Chi non ci sta sui gradoni dei ghat si accalca sulla spiaggia, che sembra più una discarica che un lido balneare, eppure ci sono anche le spazzine che raccolgono un pò di monnezza ma qui servirebbe una ruspa (oltre ad un bel cambio di mentalità).
Rimaniamo ore ad osservare le gesta dei fedeli, anche perché non c è poi così tanto da fare a Rameswaram soprattutto nelle ore più calde, che sono tante. La folla è fitta, chi è ancora asciutto, chi è già fradicio e si incammina con la valigetta per cambiarsi in uno dei tanti negozietti-spogliatoio. Qui comprano anche una tanica di plastica per portarsi a casa l’acqua dell’oceano per prolungare anche a casa propria i benefici del pellegrinaggio.
Un santone dall’aria annoiata somigliante più ad un mafioso che ad un dispensatore di grazia, raduna attorno a sè qualche fedele, impone loro di impastare una farina bianca con semini e farne polpette, ripetere salmi che lui recita con aria di sufficienza, battersi le tempie con gesti ritmici. Con le mani piene dì anelli dorati sbatte noci di cocco, che, posati accanto alle polpette, alla polverina magica e ai fiori assicurano una tacca verso l’illuminazione. Finita la cerimonia finisce tutto in mare, tranne il cocco che diventa dessert per le capre.
Prima il dovere poi il piacere: assolti tutti i riti religiosi i pellegrini diventano turisti e si fanno portare dai tuk tuk a Dhanushkodi la città un tempo fiorente luogo di scambio tra India e Sri Lanka oggi divenuta fantasma dopo le devastazioni del ciclone del 1964. I pellegrini-turisti vengono a passeggiare tra le rovine abbandonate a ridosso della spiaggia in questa stretta lingua di sabbia avvolta nell’oceano. Qui si scatenano le bancarelle: le conchiglie fanno la parte del leone, decorano specchi, creano tende, monili e portafortuna indispensabili per una casa benedetta.
Il piacere massimo è raggiungere la punta estrema l’ultimo punto calpestabile prima della fine dell’India. Qui si sciolgono tutti i freni in tema di selfie, a fiotti ci fermano per chiederci una foto con loro, per rendere più esotico il loro album della vacanza. Poi le foto romanzate, la posa più in voga è la ripresa di spalle e lo sguardo perso verso l’oceano…in fondo è spiritualità anche questa.
INFO PRATICHE
Noi abbiamo raggiunto Rameswaram in treno dalla stazione di Madurai, prendendo quello delle 6,55 del mattino che arriva alle 10,30 (altri orari su https://enquiry.indianrail.gov.in/ntes/index.html – selezionando ‘train beetwen station’ – from Madurai Junction MDU to Rameswaram RMM). Ci sono anche treni notturni espressi ma è indispensabile arrivare a Rameswaram con la luce per godersi lo spettacolo dell’arrivo in mezzo al mare.
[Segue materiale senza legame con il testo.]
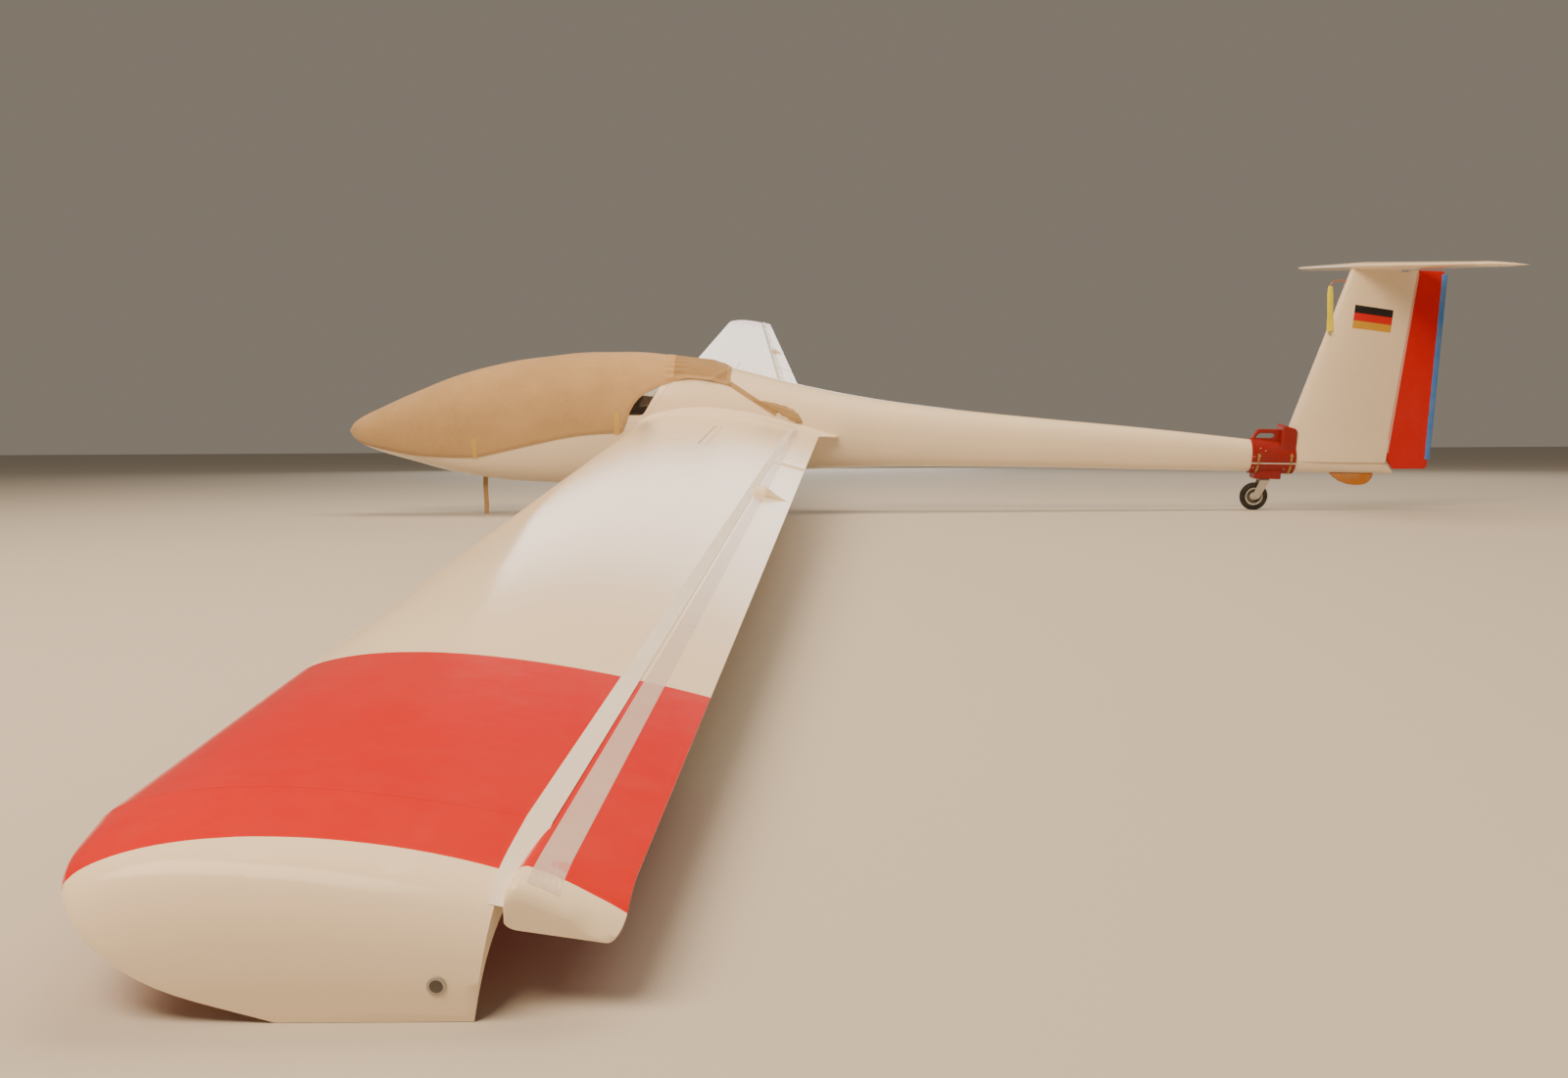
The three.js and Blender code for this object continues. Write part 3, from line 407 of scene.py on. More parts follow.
def sheet(name: str, grid: Sequence[Points] | Points, thickness: float, uv: Optional[Points] = None) -> Piece:
    """Thin closed sheet from a grid primitive, with its arc lengths in metres as the UV map.

    Args:
        name: the piece's name.
        grid: level points of its middle, shape (rows, columns, 3).
        thickness: its thickness.
        uv: UV of each point, shape (rows, columns, 2); arc lengths if left out.

    Returns:
        The piece.
    """
    grid = np.asarray(grid, float)
    rows, columns = grid.shape[:2]
    deselect()
    bpy.ops.mesh.primitive_grid_add(x_subdivisions=columns - 1, y_subdivisions=rows - 1, size=2)
    piece = started(name)
    column, row, _ = np.rint((vertices(piece) + 1) / 2 * (columns - 1, rows - 1, 0)).astype(int).T
    set_points(piece, grid[row, column])
    if uv is None:
        uv = np.zeros((rows, columns, 2))
        uv[:, 1:, 0] = np.cumsum(np.linalg.norm(np.diff(grid, axis=1), axis=2), axis=1) / 1000
        uv[1:, :, 1] = np.cumsum(np.linalg.norm(np.diff(grid, axis=0), axis=2), axis=0) / 1000
    set_uv(piece, uv[row, column])
    modify(piece, "SOLIDIFY", thickness=thickness / 1000, offset=0)
    face_out(piece)
    return piece


def turned(name: str, profile: Points, centre: Sequence[float], steps: int, pressed: bool = False) -> Piece:
    """Body turned about the y axis from a torus whose section follows a closed profile.

    Args:
        name: the piece's name.
        profile: closed loop of (radius, offset) points.
        centre: level point on the axis.
        steps: segments round the axis.
        pressed: whether the floor presses it flat.

    Returns:
        The piece.
    """
    deselect()
    bpy.ops.mesh.primitive_torus_add(major_segments=steps, minor_segments=len(profile), major_radius=1,
                                     minor_radius=0.2, generate_uvs=False)
    piece = started(name)
    angle = circle(steps)[:, None]
    radius, offset = np.asarray(profile, float).T
    rings = np.array(centre) + stack(np.sin(angle) * radius, offset, np.cos(angle) * radius)
    if pressed:
        rings[..., 2] = np.maximum(rings[..., 2], AXES.floor(rings[..., 0], rings[..., 1]) + FLOOR_GAP)
    set_points(piece, rings.reshape(-1, 3))
    face_out(piece)
    return piece


def prism(name: str, base: Sequence[Sequence[float]], shift: Sequence[float]) -> Piece:
    """Prism from a filled circle placed on an outline and extruded.

    Args:
        name: the piece's name.
        base: level points of the outline.
        shift: level vector of the extrusion.

    Returns:
        The piece.
    """
    deselect()
    bpy.ops.mesh.primitive_circle_add(vertices=len(base), radius=1, fill_type="NGON")
    piece = started(name)
    set_points(piece, base)
    move = {"value": AXES.direction(shift) / 1000}
    edit(piece, lambda: bpy.ops.mesh.extrude_region_move(TRANSFORM_OT_translate=move))
    face_out(piece)
    return piece


def side_plate(name: str, outline: Sequence[Sequence[float]], y0: float, y1: Optional[float] = None) -> Piece:
    """Prism of a side view outline of (x, z) points between y0 and y1, or to both sides of the middle."""
    start, end = (-y0, y0) if y1 is None else (y0, y1)
    return prism(name, [(x, start, z) for x, z in outline], (0, end - start, 0))


def block(name: str, low: Sequence[float], high: Sequence[float]) -> Piece:
    """Box between two level corners, scaled from a cube in edit mode.

    Args:
        name: the piece's name.
        low: its lowest corner.
        high: its highest corner.

    Returns:
        The piece.
    """
    deselect()
    bpy.ops.mesh.primitive_cube_add(size=1)
    piece = started(name)
    set_points(piece, low + (vertices(piece) + 0.5) * np.subtract(high, low))
    face_out(piece)
    return piece


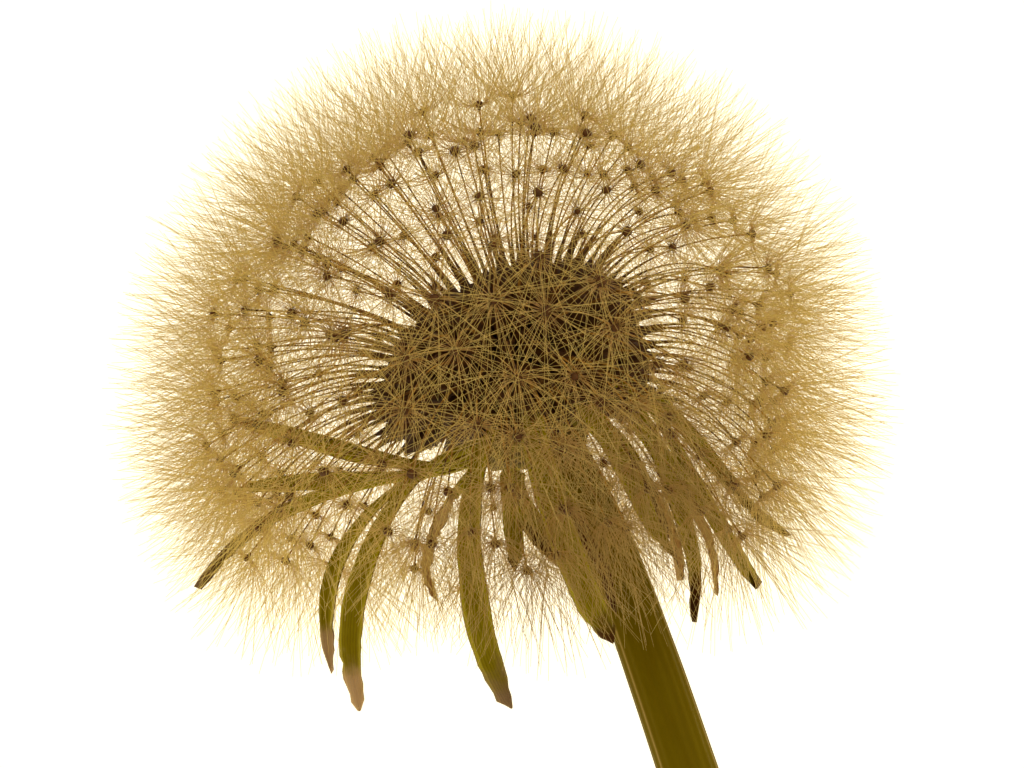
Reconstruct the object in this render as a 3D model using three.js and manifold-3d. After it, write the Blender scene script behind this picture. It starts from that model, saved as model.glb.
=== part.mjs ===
// A dandelion seed head on its cut stem, lying on a flat surface. Millimetres, +Z up.
// The stem runs along X, with its cut end at -X, and the globe of seeds rests on its own bristles.
// The head has a frame of its own, as it grew: Z along the head's axis, -Y to the side that lies uppermost.
import * as THREE from "three";
import { mergeVertices } from "three/addons/utils/BufferGeometryUtils.js";
import Module from "manifold-3d";

const wasm = await Module();
wasm.setup();

const degrees = THREE.MathUtils.degToRad;

// Where the receptacle's middle is, and how the head leans on the surface
const HEAD_AT = [39.7, -0.9, 21.6];
const HEAD_YAW = degrees(13.5); // from +X towards +Y
const HEAD_PITCH = degrees(14); // the head's axis rises by this, and the stem falls by it

// Globe of seeds
const GLOBE_CENTRE = new THREE.Vector3(-1.3, 0, -1.5); // in the head's frame: the globe hangs to one side
const HUB_RADIUS = 17.6; // where each beak ends and its bristles begin
const HUB_SWAY = 1.1; // between the nearest and the furthest
const SEED_COUNT = 196; // on the whole spiral, before the limits below
const SEED_SPREAD = degrees(134); // the seeds stand from the apex down to this angle
const SEED_LIMIT = degrees(119); // the lowest seeds, on average
const SEED_LIMIT_SWAY = degrees(8); // they reach lower on the +X side of the head
const SEED_SWAY = degrees(5); // from an even spacing
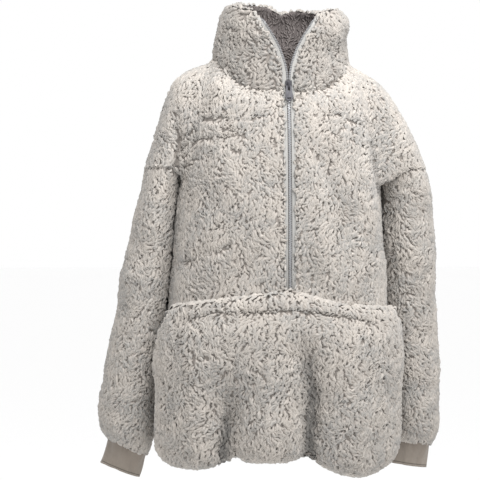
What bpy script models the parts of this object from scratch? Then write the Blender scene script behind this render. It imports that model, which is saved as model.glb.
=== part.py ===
"""Half-zip pullover in curly pile fleece, with a stand collar, drop shoulders and a kangaroo pocket.

The garment is hollow and keeps the shape it has when worn. Lengths are in metres. +Z is up, the
front faces -Y, the wearer's right sleeve is at -X, and the origin is the middle of the neck at the
height where the collar meets the shoulders.
"""

import math
from collections import namedtuple

import bmesh
import bpy
from mathutils import Matrix, Vector

# Cloth thicknesses and gaps. The fleece wall is its knitted back and its pile, out to the tips.
FLEECE = 0.010
POCKET_FLEECE = 0.009
JERSEY = 0.0025
LINING = 0.003
SEAM_GAP = 0.0003
LAID_GAP = 0.0009
POCKET_GAP = 0.0022

# Heights of the main lines of the garment.
ARMHOLE_Z = -0.175
NECK_FRONT_Z = -0.048
NECK_SIDE_Z = 0.014
NECK_BACK_Z = 0.022
ZIP_END_Z = -0.384
HEM_Z = -0.633

# The torso's sections are superellipses about this line.
TORSO_Y = -0.010
ROUNDNESS = 2.35
BLEND_POWER = 16
MISS_FADE = 4.0

# The open slit in the front that the zip fills.
SLIT_HALF = 0.0115

# The neck opening, measured to the outside of the cloth.
NECK_CLOSING = 0.84
NECK_HALF_WIDTH = 0.118
NECK_FRONT = 0.111
NECK_BACK = 0.088

# Rows of points up the body, and round the sleeves and collar.
SKIRT_ROWS = 8
CHEST_ROWS = 7
UPPER_SHARES = (0.16, 0.31, 0.45, 0.58, 0.70, 0.81, 0.89, 0.95, 1.0)
SLEEVE_RINGS = 15
COLLAR_STEPS = 6

# Columns round the body: the front arcs, the sides between the sleeve creases, and the back arc.
FRONT_STEPS = 12
SIDE_STEPS = 8
BACK_STEPS = 16
CREASE_TURN = 104.0

Torso = namedtuple("Torso", "z shift half_width front back")
TORSO_ROWS = (
    Torso(0.022, 0.000, 0.112, 0.088, 0.078),
    Torso(-0.020, 0.000, 0.134, 0.104, 0.100),
    Torso(-0.048, 0.000, 0.146, 0.112, 0.111),
    Torso(-0.090, 0.000, 0.158, 0.121, 0.119),
    Torso(-0.130, 0.000, 0.166, 0.127, 0.124),
    Torso(-0.175, 0.000, 0.171, 0.131, 0.126),
    Torso(-0.240, -0.001, 0.178, 0.134, 0.126),
    Torso(-0.320, -0.002, 0.183, 0.136, 0.125),
    Torso(-0.400, -0.004, 0.188, 0.137, 0.125),
    Torso(-0.480, -0.007, 0.192, 0.137, 0.127),
    Torso(-0.560, -0.010, 0.197, 0.136, 0.130),
    Torso(-0.640, -0.012, 0.199, 0.133, 0.130),
)

# The shoulders, above the armhole seam: the outermost point of each arm and its thickness.
Shoulder = namedtuple("Shoulder", "z right_x left_x half_width half_depth y")
SHOULDER_ROWS = (
    Shoulder(0.022, 0.112, 0.112, 0.020, 0.022, 0.004),
    Shoulder(0.000, 0.166, 0.140, 0.034, 0.036, 0.005),
    Shoulder(-0.014, 0.178, 0.161, 0.038, 0.046, 0.006),
    Shoulder(-0.028, 0.186, 0.179, 0.040, 0.053, 0.007),
    Shoulder(-0.056, 0.199, 0.201, 0.040, 0.060, 0.009),
    Shoulder(-0.084, 0.208, 0.219, 0.041, 0.063, 0.011),
    Shoulder(-0.112, 0.216, 0.235, 0.042, 0.065, 0.013),
    Shoulder(-0.145, 0.225, 0.250, 0.043, 0.066, 0.015),
    Shoulder(-0.175, 0.235, 0.262, 0.044, 0.066, 0.017),
)

# The sleeves below it, which hang just clear of the torso. A section tilts where the sleeve turns
# into its cuff.
Sleeve = namedtuple("Sleeve", "z outer_x clear y half_depth tilt")
RIGHT_SLEEVE_ROWS = (
    Sleeve(-0.175, 0.235, 0.001, 0.017, 0.066, 0),
    Sleeve(-0.205, 0.241, 0.001, 0.018, 0.067, 0),
    Sleeve(-0.260, 0.255, 0.001, 0.020, 0.067, 0),
    Sleeve(-0.330, 0.270, 0.001, 0.023, 0.066, 0),
    Sleeve(-0.406, 0.284, 0.001, 0.027, 0.065, 0),
    Sleeve(-0.480, 0.297, 0.002, 0.030, 0.065, 2),
    Sleeve(-0.550, 0.310, 0.004, 0.033, 0.066, 5),
    Sleeve(-0.600, 0.317, 0.006, 0.034, 0.067, 9),
    Sleeve(-0.632, 0.317, 0.009, 0.034, 0.064, 14),
    Sleeve(-0.652, 0.309, 0.012, 0.033, 0.052, 19),
    Sleeve(-0.661, 0.300, 0.018, 0.032, 0.036, 22),
)
LEFT_SLEEVE_ROWS = (
    Sleeve(-0.175, 0.262, 0.001, 0.017, 0.066, 0),
    Sleeve(-0.205, 0.273, 0.001, 0.020, 0.067, 0),
    Sleeve(-0.260, 0.279, 0.001, 0.026, 0.066, 0),
    Sleeve(-0.330, 0.283, 0.001, 0.032, 0.065, 0),
    Sleeve(-0.406, 0.286, 0.002, 0.037, 0.064, 0),
    Sleeve(-0.480, 0.291, 0.004, 0.041, 0.064, 0),
    Sleeve(-0.550, 0.295, 0.006, 0.044, 0.064, -1),
    Sleeve(-0.600, 0.295, 0.007, 0.045, 0.064, -2),
    Sleeve(-0.632, 0.294, 0.010, 0.045, 0.062, -4),
    Sleeve(-0.652, 0.287, 0.016, 0.044, 0.050, -7),
    Sleeve(-0.661, 0.279, 0.022, 0.043, 0.036, -9),
)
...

Per il ritorno abbiamo preso il giorno dopo il treno delle 11,20 dalla stazione di Rameswaram per Madurai.
Il paesaggio esterno lungo il tragitto è abbastanza noioso ma il cinema di umanità sul treno è un ottimo passatempo. E noi eravamo teatro per tutti i passeggeri soprattutto quando abbiamo tirato fuori ila forchetta per l nostro pongam di riso e patate. Più che teatro forse circo. E al momento di mettere nello zaino la spazzatura e non buttarla come loro dal finestrino deve essere stato l’apoteosi della spettacolo.
A Raameswaran abbiamo soggiornato all’Hotel Amman Residency ma non mi sento di consigliarlo, è abbastanza lontano da tutto, pulizia scarsa.
Per raggiungere Dhanushkodi e l’estrema punta il mezzo più utilizzato è il tuk tuk sono circa 40 km andata e ritorno dal centro di Rameswaram (noi abbiamo pagato 750 rupie a/r con attese dell’ autista). Ci sono anche minivan collettivi e ci dovrebbe essere anche un autobus di linea.
Nei pressi del Theertham Agni c’è un molo da cui partono gite in barca di 30 minuti che si avvicinano alla ‘fine dell’India’, zigzagando tra la moltitudine di barche di pescatori. Abbiamo visto anche un noleggio biciclette.
Al Ramanathaswamy Temple non si possono portare borse, nè macchina fotografica e nemmeno cellulari, ogni negozietto attorno alle 4 porte d ingresso fa il servizio di “cell box”, oppure, come noi, si entra a turno.
Un buon posto dove ci siamo trovati bene per mangiare è il Ganesh Mess Thali nei pressi della porta ovest del tempio, il thali tradizionale arricchito con un’ salsina di verdure verde tipo bietole che non abbiamo più ritrovato in terraferma.